Structured object records
▼▼▼

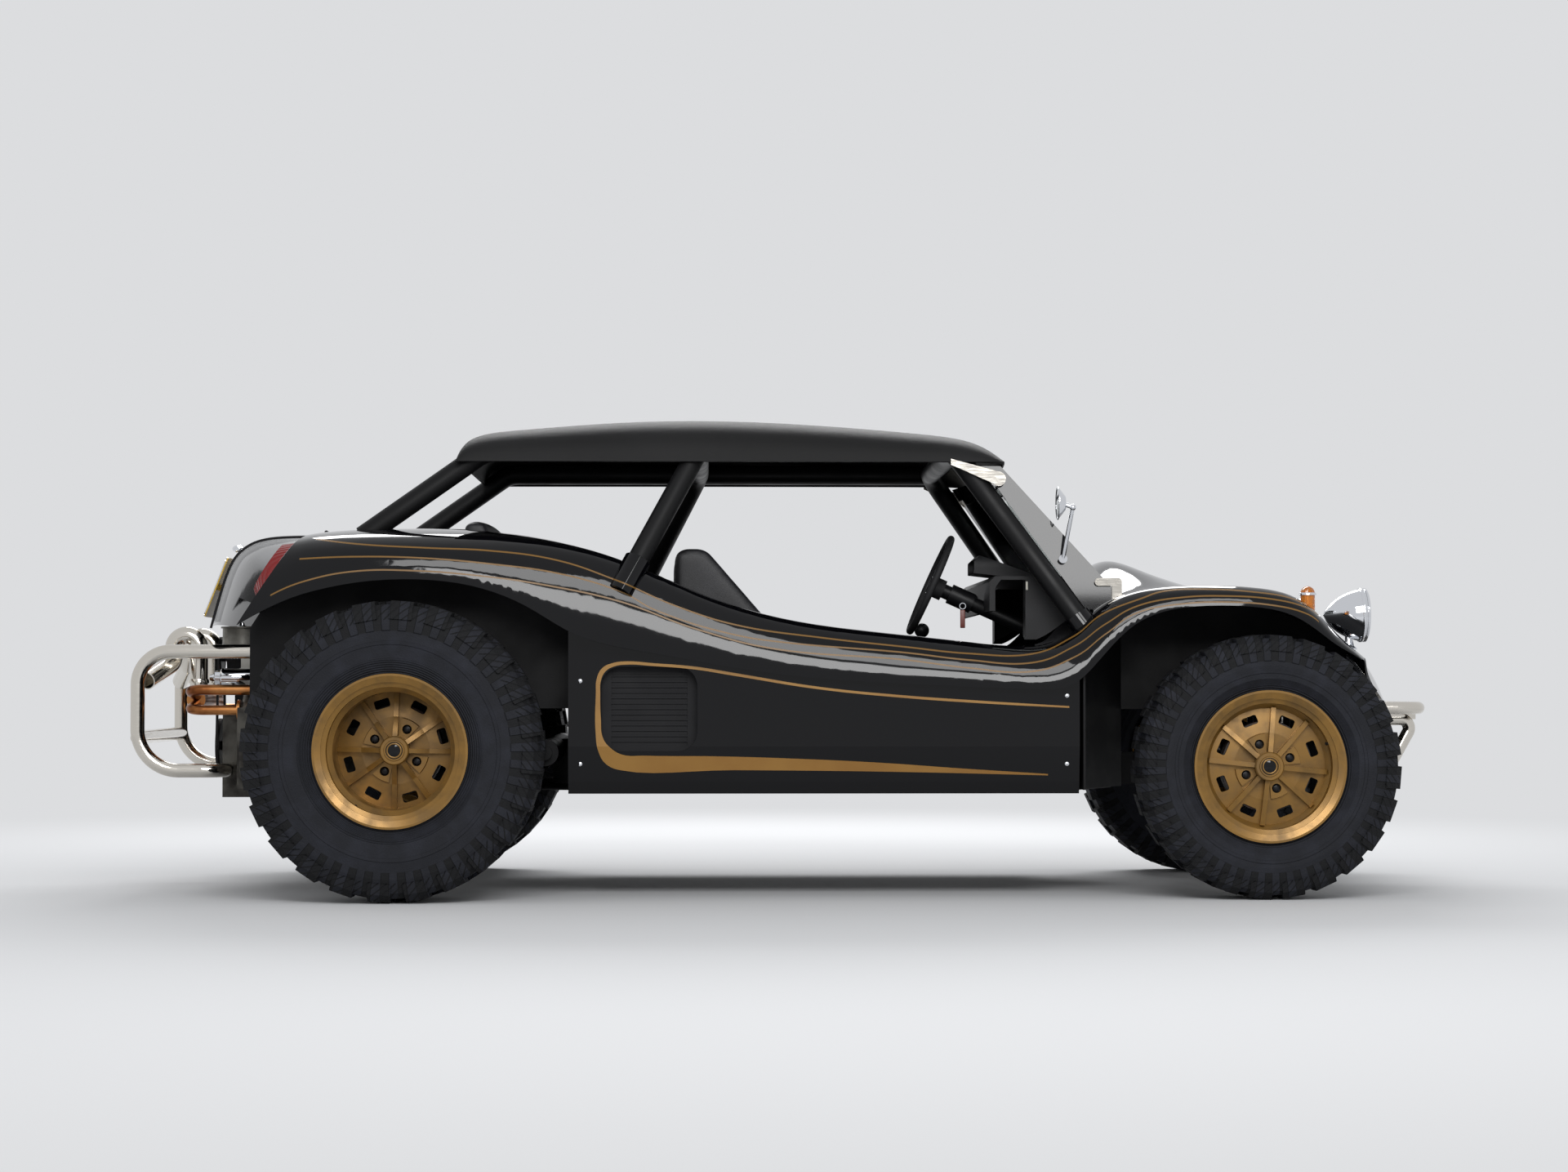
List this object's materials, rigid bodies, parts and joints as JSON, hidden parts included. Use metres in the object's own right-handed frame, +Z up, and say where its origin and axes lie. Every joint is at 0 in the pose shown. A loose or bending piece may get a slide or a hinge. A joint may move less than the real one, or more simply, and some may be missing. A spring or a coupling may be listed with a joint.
{
  "type": "dune buggy",
  "caption": "Four-seat dune buggy with hardtop, roll cage, open rear engine, side boxes, big mud tyres; wheels roll, front wheels steer, tail lid opens.",
  "frame": {"origin": "middle of the car's overall length, on its centreline, on the ground", "axes": "+X forward to the nose, +Y to the car's left, +Z up"},
  "size_m": [3.709, 1.752, 1.3539],
  "materials": {
    "black_gloss": "gloss",
    "black_satin": "satin",
    "chassis_black": "satin",
    "cage_black": "satin",
    "plate": "gloss",
    "glass": "clear",
    "dash_plastic": "matt",
    "wheel_rubber": "matt",
    "seat_fabric": "matt",
    "cast_alloy": "cast",
    "stainless": "polished",
    "bronze": "heat-tinted",
    "lamp_clear": "fluted",
    "chrome": "polished",
    "lamp_amber": "gloss",
    "lamp_red": "gloss",
    "gold": "satin",
    "tyre": "matt",
    "drum_iron": "rough"
  },
  "bodies": {
    "chassis": {"body_shell": "black_gloss", "cockpit_tub": "black_satin", "floorpan": "chassis_black", "side_pod_right": "black_gloss", "side_pod_left": "black_gloss", "vent_grilles": "black_satin", "hardtop": "black_satin", "roll_cage": "cage_black", "windscreen_frame": "black_gloss", "windscreen_glass": "glass", "screen_brackets": "stainless", "dashboard": "dash_plastic", "steering_column": "chassis_black", "front_seat_right": "seat_fabric", "front_seat_left": "seat_fabric", "rear_bench": "seat_fabric", "controls": "chassis_black", "front_beam": "chassis_black", "gearbox": "cast_alloy", "engine": "cast_alloy", "fan_housing": "chassis_black", "carburettor": "cast_alloy", "exhaust": "bronze", "tailpipes": "stainless", "rear_suspension": "chassis_black", "rear_bumper": "stainless", "front_bumper": "stainless", "headlamps": "chrome", "headlamp_lenses": "lamp_clear", "indicators": "lamp_amber", "tail_lamps": "lamp_red", "mirror": "chrome"},
    "steering": {"steering_wheel": "wheel_rubber"},
    "hub_right": {"knuckle_right": "chassis_black"},
    "hub_left": {"knuckle_left": "chassis_black"},
    "track_rod": {"track_rod": "chassis_black"},
    "engine_lid": {"engine_lid": "black_gloss", "number_plate": "plate"},
    "wheel_front_right": {"rim_front_right": "gold", "tyre_front_right": "tyre", "drum_front_right": "drum_iron"},
    "wheel_front_left": {"rim_front_left": "gold", "tyre_front_left": "tyre", "drum_front_left": "drum_iron"},
    "wheel_rear_right": {"rim_rear_right": "gold", "tyre_rear_right": "tyre", "drum_rear_right": "drum_iron"},
    "wheel_rear_left": {"rim_rear_left": "gold", "tyre_rear_left": "tyre", "drum_rear_left": "drum_iron"}
  },
  "joints": [
    {"name": "steer_right", "type": "hinge", "parent": "chassis", "child": "hub_right", "pos_m": [1.3295, -0.607, 0.365], "axis": [0, 0, 1], "range_deg": [-25, 25]},
    {"name": "roll_front_right", "type": "hinge", "parent": "hub_right", "child": "wheel_front_right", "pos_m": [1.3295, -0.65, 0.365], "axis": [0, 1, 0], "continuous": true},
    {"name": "roll_rear_right", "type": "hinge", "parent": "chassis", "child": "wheel_rear_right", "pos_m": [-1.0705, -0.73, 0.41], "axis": [0, 1, 0], "continuous": true},
    {"name": "steer_left", "type": "hinge", "parent": "chassis", "child": "hub_left", "pos_m": [1.3295, 0.607, 0.365], "axis": [0, 0, 1], "range_deg": [-25, 25]},
    {"name": "roll_front_left", "type": "hinge", "parent": "hub_left", "child": "wheel_front_left", "pos_m": [1.3295, 0.65, 0.365], "axis": [0, 1, 0], "continuous": true},
    {"name": "roll_rear_left", "type": "hinge", "parent": "chassis", "child": "wheel_rear_left", "pos_m": [-1.0705, 0.73, 0.41], "axis": [0, 1, 0], "continuous": true},
    {"name": "steering_turn", "type": "hinge", "parent": "chassis", "child": "steering", "pos_m": [0.4245, -0.318, 0.876], "axis": [-0.9135, 0, 0.4067], "range_deg": [-358, 358]},
    {"name": "track_rod_slide", "type": "slide", "parent": "chassis", "child": "track_rod", "axis": [0, 1, 0], "range_m": [-0.0445, 0.0445]},
    {"name": "lid_hinge", "type": "hinge", "parent": "chassis", "child": "engine_lid", "pos_m": [-1.318, 0, 1.03], "axis": [0, 1, 0], "range_deg": [0, 55]}
  ],
  "couplings": [
    {"joint": "steer_right", "follows": "steer_left", "ratio": 1},
    {"joint": "steering_turn", "follows": "steer_left", "ratio": 14},
    {"joint": "track_rod_slide", "follows": "steer_left", "m_per_rad": -0.09686}
  ]
}
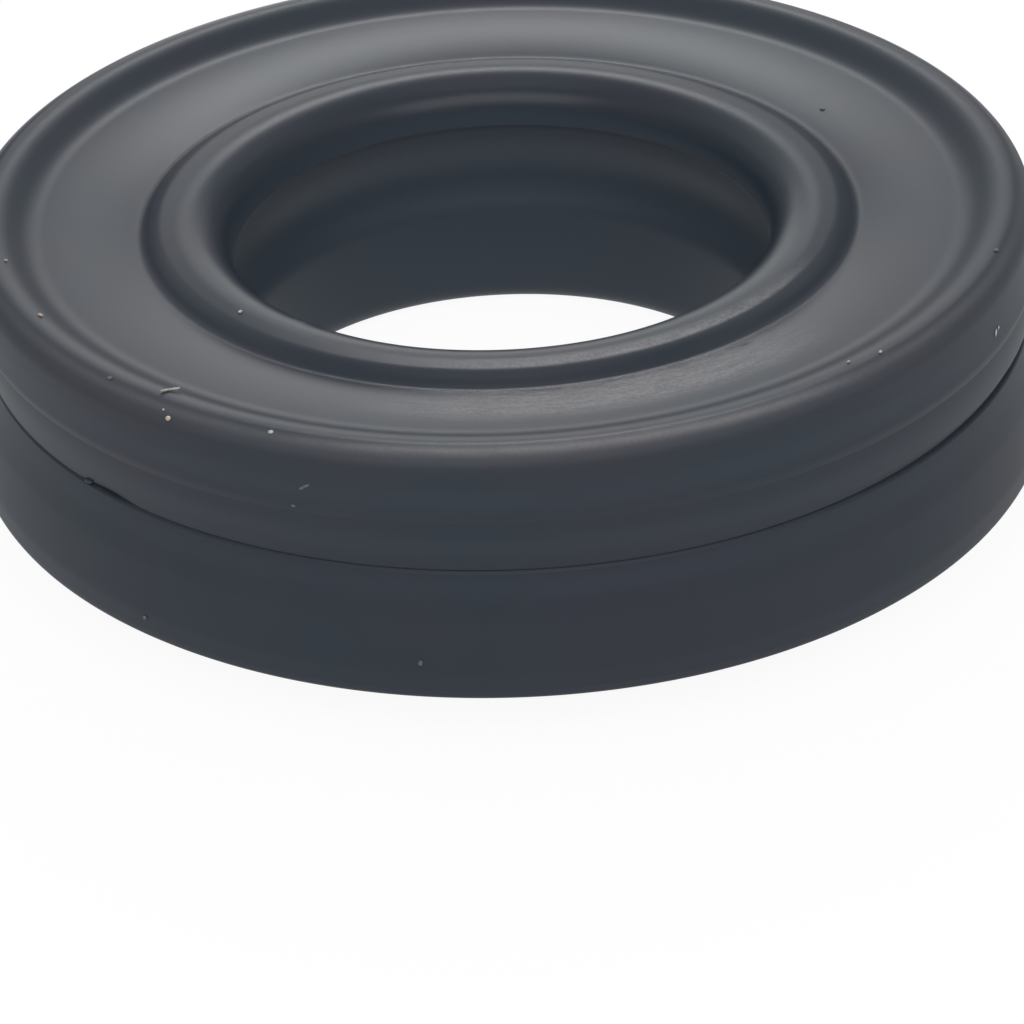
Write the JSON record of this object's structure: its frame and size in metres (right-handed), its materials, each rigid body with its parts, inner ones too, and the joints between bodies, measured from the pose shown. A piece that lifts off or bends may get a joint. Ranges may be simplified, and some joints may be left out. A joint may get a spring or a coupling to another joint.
{
  "type": "quad ring seal",
  "caption": "Moulded rubber seal ring whose squarish section has a sealing lobe at each corner and shallow valleys between them, for sealing a rod in its bore or a housing around it.",
  "frame": {"origin": "on the ring's axis, at the height of the flat foot on the lower inner lobe, which is the bottom centre of the bounding box", "axes": "+Z along the ring's axis, from the foot up to the crest of the upper outer lobe; X and Y are alike, because the ring is a body of revolution"},
  "size_m": [0.0212, 0.0212, 0.0057],
  "materials": {
    "rubber": "matt moulded rubber, dark slate grey, with dust and light scuffs"
  },
  "bodies": {
    "root": {"quad_ring": "rubber"}
  },
  "joints": []
}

▲▲▲

- _YOUR TASK_
Reproduce the data in full, exactly as presented.

- _FULL SOLUTION_
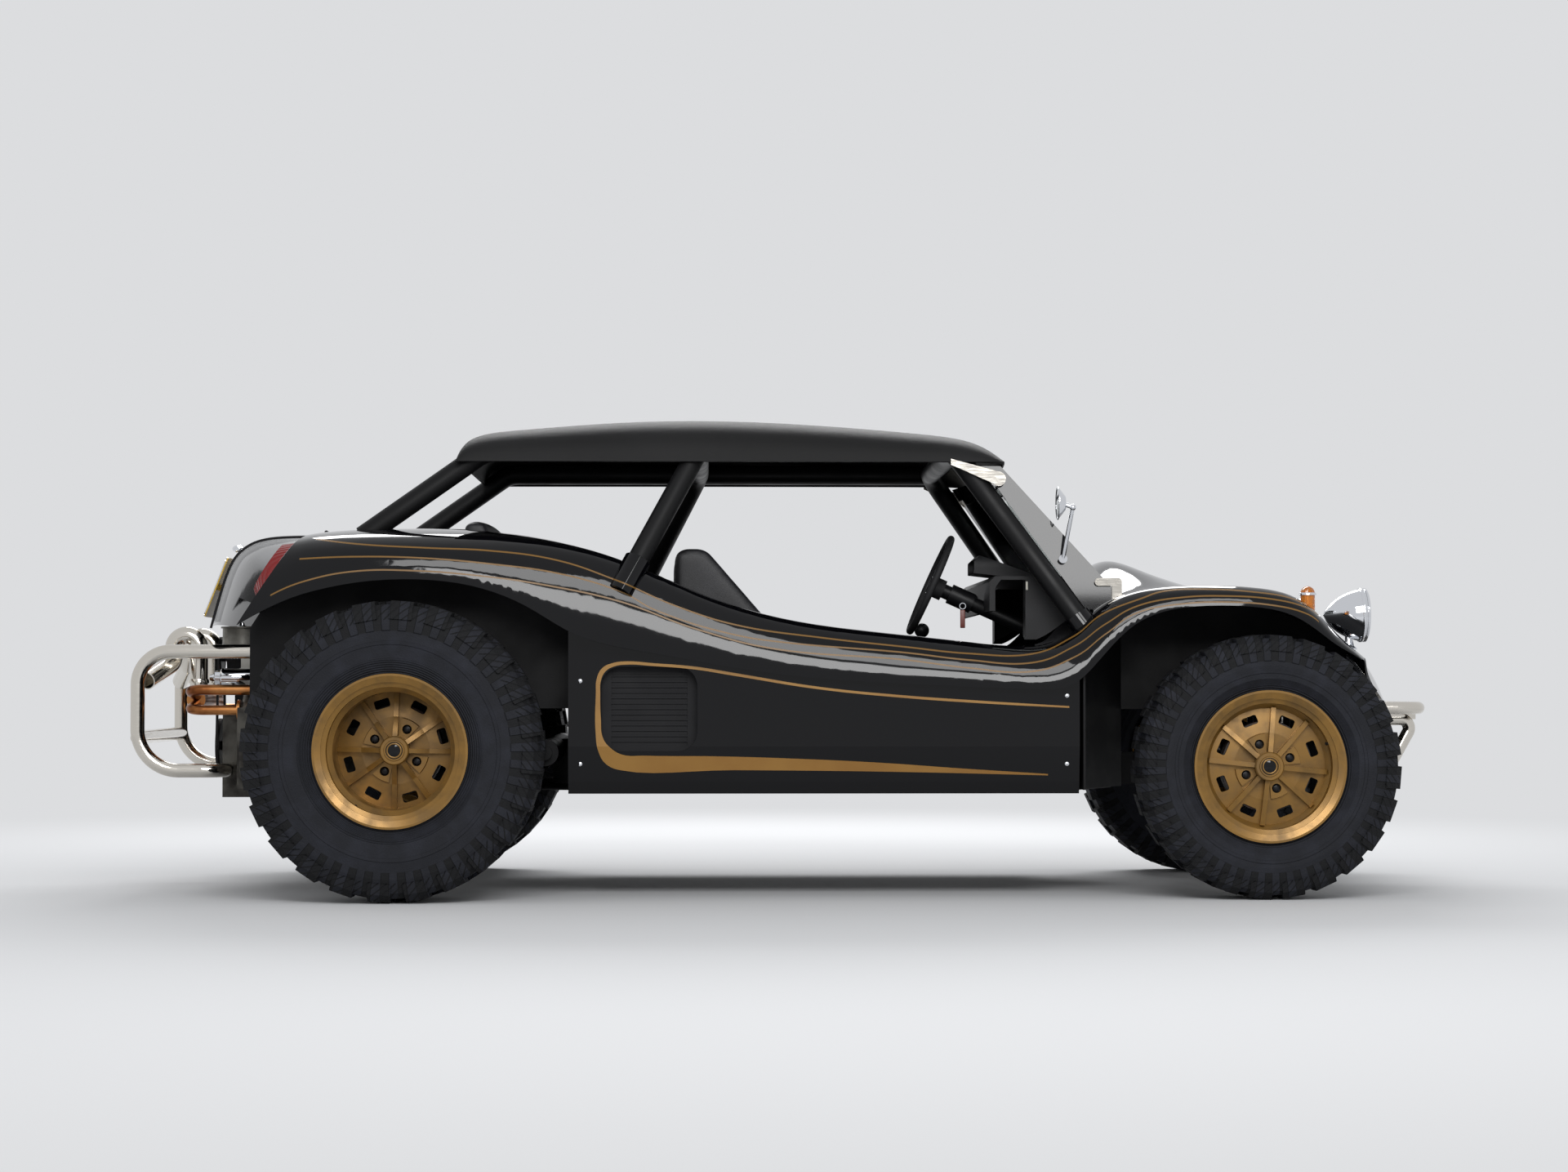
List this object's materials, rigid bodies, parts and joints as JSON, hidden parts included. Use metres in the object's own right-handed frame, +Z up, and say where its origin and axes lie. Every joint is at 0 in the pose shown. A loose or bending piece may get a slide or a hinge. A joint may move less than the real one, or more simply, and some may be missing. A spring or a coupling may be listed with a joint.
{
  "type": "dune buggy",
  "caption": "Four-seat dune buggy with hardtop, roll cage, open rear engine, side boxes, big mud tyres; wheels roll, front wheels steer, tail lid opens.",
  "frame": {"origin": "middle of the car's overall length, on its centreline, on the ground", "axes": "+X forward to the nose, +Y to the car's left, +Z up"},
  "size_m": [3.709, 1.752, 1.3539],
  "materials": {
    "black_gloss": "gloss",
    "black_satin": "satin",
    "chassis_black": "satin",
    "cage_black": "satin",
    "plate": "gloss",
    "glass": "clear",
    "dash_plastic": "matt",
    "wheel_rubber": "matt",
    "seat_fabric": "matt",
    "cast_alloy": "cast",
    "stainless": "polished",
    "bronze": "heat-tinted",
    "lamp_clear": "fluted",
    "chrome": "polished",
    "lamp_amber": "gloss",
    "lamp_red": "gloss",
    "gold": "satin",
    "tyre": "matt",
    "drum_iron": "rough"
  },
  "bodies": {
    "chassis": {"body_shell": "black_gloss", "cockpit_tub": "black_satin", "floorpan": "chassis_black", "side_pod_right": "black_gloss", "side_pod_left": "black_gloss", "vent_grilles": "black_satin", "hardtop": "black_satin", "roll_cage": "cage_black", "windscreen_frame": "black_gloss", "windscreen_glass": "glass", "screen_brackets": "stainless", "dashboard": "dash_plastic", "steering_column": "chassis_black", "front_seat_right": "seat_fabric", "front_seat_left": "seat_fabric", "rear_bench": "seat_fabric", "controls": "chassis_black", "front_beam": "chassis_black", "gearbox": "cast_alloy", "engine": "cast_alloy", "fan_housing": "chassis_black", "carburettor": "cast_alloy", "exhaust": "bronze", "tailpipes": "stainless", "rear_suspension": "chassis_black", "rear_bumper": "stainless", "front_bumper": "stainless", "headlamps": "chrome", "headlamp_lenses": "lamp_clear", "indicators": "lamp_amber", "tail_lamps": "lamp_red", "mirror": "chrome"},
    "steering": {"steering_wheel": "wheel_rubber"},
    "hub_right": {"knuckle_right": "chassis_black"},
    "hub_left": {"knuckle_left": "chassis_black"},
    "track_rod": {"track_rod": "chassis_black"},
    "engine_lid": {"engine_lid": "black_gloss", "number_plate": "plate"},
    "wheel_front_right": {"rim_front_right": "gold", "tyre_front_right": "tyre", "drum_front_right": "drum_iron"},
    "wheel_front_left": {"rim_front_left": "gold", "tyre_front_left": "tyre", "drum_front_left": "drum_iron"},
    "wheel_rear_right": {"rim_rear_right": "gold", "tyre_rear_right": "tyre", "drum_rear_right": "drum_iron"},
    "wheel_rear_left": {"rim_rear_left": "gold", "tyre_rear_left": "tyre", "drum_rear_left": "drum_iron"}
  },
  "joints": [
    {"name": "steer_right", "type": "hinge", "parent": "chassis", "child": "hub_right", "pos_m": [1.3295, -0.607, 0.365], "axis": [0, 0, 1], "range_deg": [-25, 25]},
    {"name": "roll_front_right", "type": "hinge", "parent": "hub_right", "child": "wheel_front_right", "pos_m": [1.3295, -0.65, 0.365], "axis": [0, 1, 0], "continuous": true},
    {"name": "roll_rear_right", "type": "hinge", "parent": "chassis", "child": "wheel_rear_right", "pos_m": [-1.0705, -0.73, 0.41], "axis": [0, 1, 0], "continuous": true},
    {"name": "steer_left", "type": "hinge", "parent": "chassis", "child": "hub_left", "pos_m": [1.3295, 0.607, 0.365], "axis": [0, 0, 1], "range_deg": [-25, 25]},
    {"name": "roll_front_left", "type": "hinge", "parent": "hub_left", "child": "wheel_front_left", "pos_m": [1.3295, 0.65, 0.365], "axis": [0, 1, 0], "continuous": true},
    {"name": "roll_rear_left", "type": "hinge", "parent": "chassis", "child": "wheel_rear_left", "pos_m": [-1.0705, 0.73, 0.41], "axis": [0, 1, 0], "continuous": true},
    {"name": "steering_turn", "type": "hinge", "parent": "chassis", "child": "steering", "pos_m": [0.4245, -0.318, 0.876], "axis": [-0.9135, 0, 0.4067], "range_deg": [-358, 358]},
    {"name": "track_rod_slide", "type": "slide", "parent": "chassis", "child": "track_rod", "axis": [0, 1, 0], "range_m": [-0.0445, 0.0445]},
    {"name": "lid_hinge", "type": "hinge", "parent": "chassis", "child": "engine_lid", "pos_m": [-1.318, 0, 1.03], "axis": [0, 1, 0], "range_deg": [0, 55]}
  ],
  "couplings": [
    {"joint": "steer_right", "follows": "steer_left", "ratio": 1},
    {"joint": "steering_turn", "follows": "steer_left", "ratio": 14},
    {"joint": "track_rod_slide", "follows": "steer_left", "m_per_rad": -0.09686}
  ]
}
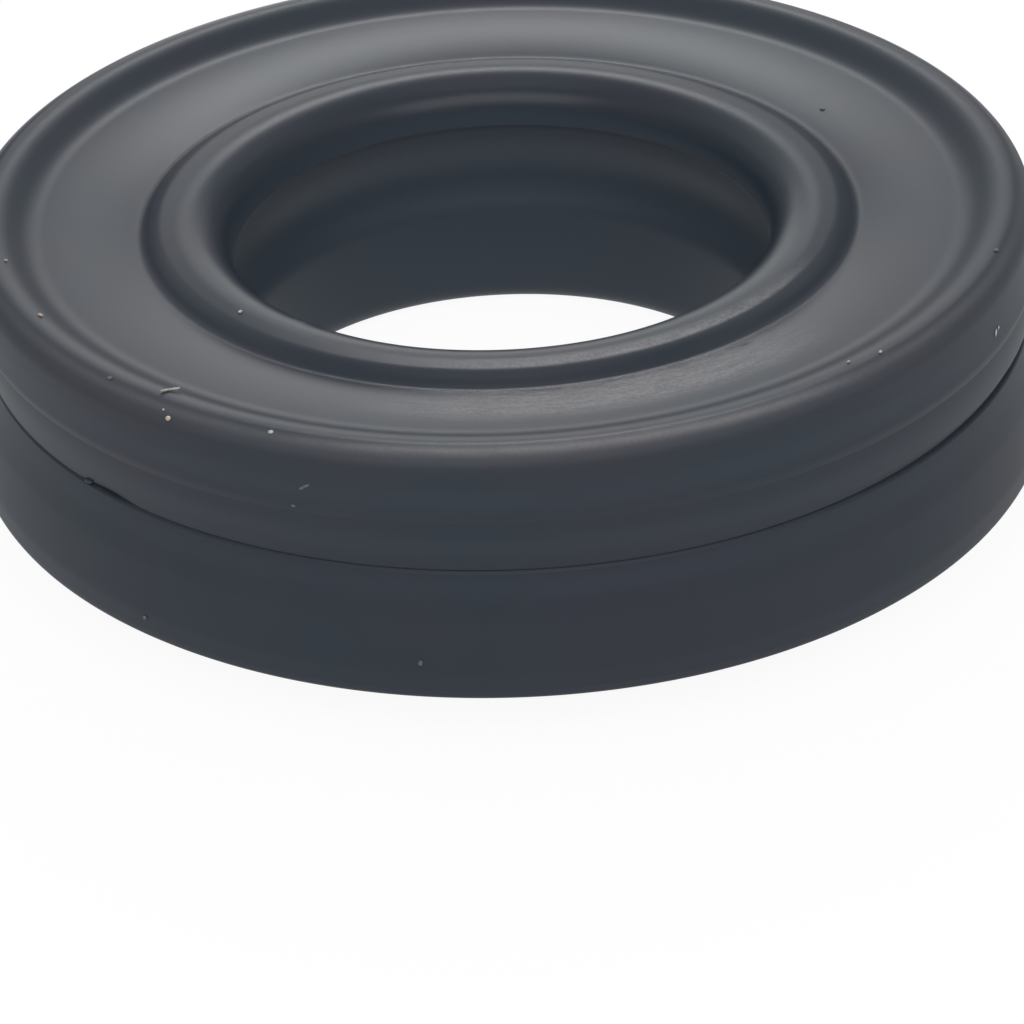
Write the JSON record of this object's structure: its frame and size in metres (right-handed), its materials, each rigid body with its parts, inner ones too, and the joints between bodies, measured from the pose shown. A piece that lifts off or bends may get a joint. Ranges may be simplified, and some joints may be left out. A joint may get a spring or a coupling to another joint.
{
  "type": "quad ring seal",
  "caption": "Moulded rubber seal ring whose squarish section has a sealing lobe at each corner and shallow valleys between them, for sealing a rod in its bore or a housing around it.",
  "frame": {"origin": "on the ring's axis, at the height of the flat foot on the lower inner lobe, which is the bottom centre of the bounding box", "axes": "+Z along the ring's axis, from the foot up to the crest of the upper outer lobe; X and Y are alike, because the ring is a body of revolution"},
  "size_m": [0.0212, 0.0212, 0.0057],
  "materials": {
    "rubber": "matt moulded rubber, dark slate grey, with dust and light scuffs"
  },
  "bodies": {
    "root": {"quad_ring": "rubber"}
  },
  "joints": []
}